Business is also bright at two other GA business. In Canada and Australia, underwriting profit targets have been met or beaten. GA plans further penetration of the Canadian market, following its pounds 268m acquisition of Canadian General Insurance. This should realise savings of at least pounds 75m a year.

Second, GA is performing well in the life insurance sector, where new premiums have leapt 31 per cent. This is due to two canny moves. GA bought Provident Mutual two years ago, when prices for life insurance companies were yet to rocket.

It has also sharply boosted the value it gives on its pension contract when policyholders stop paying in the early years: a vital selling point for the financial advisers who distribute its products.
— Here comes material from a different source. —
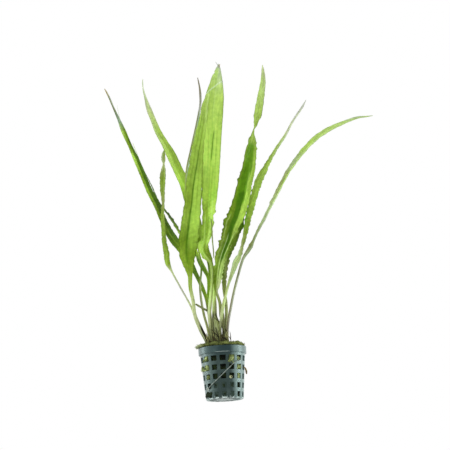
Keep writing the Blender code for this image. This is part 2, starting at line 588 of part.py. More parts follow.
def main():
    for obj in list(bpy.data.objects):
        bpy.data.objects.remove(obj)

    pot_plastic = plastic_like("dark grey polypropylene", (0.035, 0.045, 0.048), 0.4)
    wool_fibre = plastic_like("green mineral wool", (0.12, 0.17, 0.04), 0.95)
    fresh_leaf = plastic_like("fresh leaf", (0.22, 0.45, 0.07), 0.45)
    dry_leaf = plastic_like("dried leaf", (0.20, 0.19, 0.10), 0.8)
    pale_root = plastic_like("pale root", (0.45, 0.47, 0.33), 0.7)
    brown_root = plastic_like("brown root", (0.18, 0.12, 0.07), 0.8)

    build_pot(pot_plastic)
    wool = build_wool(wool_fibre)

    stalks = []
    for name, (blade_from, rows) in LEAVES.items():
        bm = sweep(rows, leaf_thicknesses(blade_from, rows))
        add_object(name, bm, dry_leaf if name == "leaf_dried" else fresh_leaf)
        stalks.append((name, rows))

    stalk_rows = [(x, y, z, diameter, 0, 0) for x, y, z, diameter in DEAD_STALK]
    bm = sweep(stalk_rows, [row[3] for row in stalk_rows], spacing=6.0)
    add_object("dead_stalk", bm, dry_leaf)
    stalks.append(("dead_stalk", stalk_rows))
    cut_sockets(wool, stalks)

    build_root("root_across_front", OUTER_ROOT, pale_root)
    build_root("root_dry_tip", DRY_ROOT, brown_root)
    build_cut_root(pale_root)


main()
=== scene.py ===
"""Looks of a narrow-leaved water trumpet in a 50 mm net pot packed with green mineral wool.

Every solid of the part is shown by a finer piece in its place, and a few pieces that are too
fine for solids go with them. Sizes are in millimetres and become metres where a mesh is made.
-Y is the side that the photograph shows.
"""

import math

import bmesh
import bpy
import numpy as np
from mathutils import Matrix, Vector, noise


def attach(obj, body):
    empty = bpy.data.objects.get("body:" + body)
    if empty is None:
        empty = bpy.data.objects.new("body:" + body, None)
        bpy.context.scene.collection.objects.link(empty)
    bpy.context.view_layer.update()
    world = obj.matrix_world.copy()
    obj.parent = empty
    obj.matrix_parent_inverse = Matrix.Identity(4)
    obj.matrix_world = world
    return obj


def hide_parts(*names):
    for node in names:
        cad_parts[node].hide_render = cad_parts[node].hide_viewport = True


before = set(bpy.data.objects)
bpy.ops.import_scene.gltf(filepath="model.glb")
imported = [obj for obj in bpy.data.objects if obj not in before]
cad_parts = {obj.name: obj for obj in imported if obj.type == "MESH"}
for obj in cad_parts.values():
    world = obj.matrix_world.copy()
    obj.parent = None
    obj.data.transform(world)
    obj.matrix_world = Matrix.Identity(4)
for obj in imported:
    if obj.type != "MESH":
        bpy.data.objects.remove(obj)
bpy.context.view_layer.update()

MM = 0.001

# Sizes of the pot, as in the solids
RIM_RADIUS = 25.0
POT_HEIGHT = 54.0
COLLAR_BOTTOM = 47.1
WALL_TOP_RADIUS = 23.4
WALL_BOTTOM_RADIUS = 19.6
WALL_THICKNESS = 1.2
BASE_THICKNESS = 1.1
COLUMNS = 15
ROWS = 5
WINDOW_HEIGHT = 5.6
WINDOW_PITCH = 9.35
WINDOW_TOP = 44.1
BAR_WIDTH_TOP = 3.1
BAR_WIDTH_BOTTOM = 4.0
DISC_RADIUS = 8.0
SLOT_OUTER_RADIUS = 16.2
SPOKE_WIDTH = 2.0
WINDOW_PARTS = 4             # pieces of arc across a window
BAR_PARTS = 3                # and across a bar
EDGE_ROUNDING = 0.28         # finer than the solids

# Fineness of the leaves
RING_STEP = 1.2
ROUNDED_RINGS = 3            # neighbours over which a change of width is rounded
ACROSS = 26
STALK_THICKNESS = 2.8
LAMINA = 0.30                # thickness of a blade
WARMTH = np.array([1.09, 0.97, 1.0])    # light through a blade turns its full greens a little yellow

# The wool and its loose fibres
WOOL_GRID = 0.75
FIBRES_PER_SQUARE_METRE = 650000.0
FIBRE_CURL = 0.8
FIBRE_THICKNESS = 0.07

# The camera of the photograph: place, angles in degrees and lens
CAMERA_PLACE = (10.0, -2000.0, -218.57)
CAMERA_PITCH = 11.398
CAMERA_ROLL = 3.163
CAMERA_LENS = 154.5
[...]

A further move into Irish life insurance should also reap rewards.

On the most sensible measure, operating profits before tax, GA has met expectations for the nine months to September with a 23 per cent rise from pounds 311m to pounds 384m. But it has sounded at least two notes of caution.

The group finance director, Philip Twyman, concedes that a 31 per cent growth in life insurance sales cannot be sustained. Second, competition in general insurance is driving premiums down. Unless unpredictables like the weather stay on GA's side, it may, with the rest of the sector, face a squeeze.

The shares fell 13p to 972p yesterday. But, on over 20 times 1999 forecasts, that is not enough to reflect GA's bearish tone. Sell.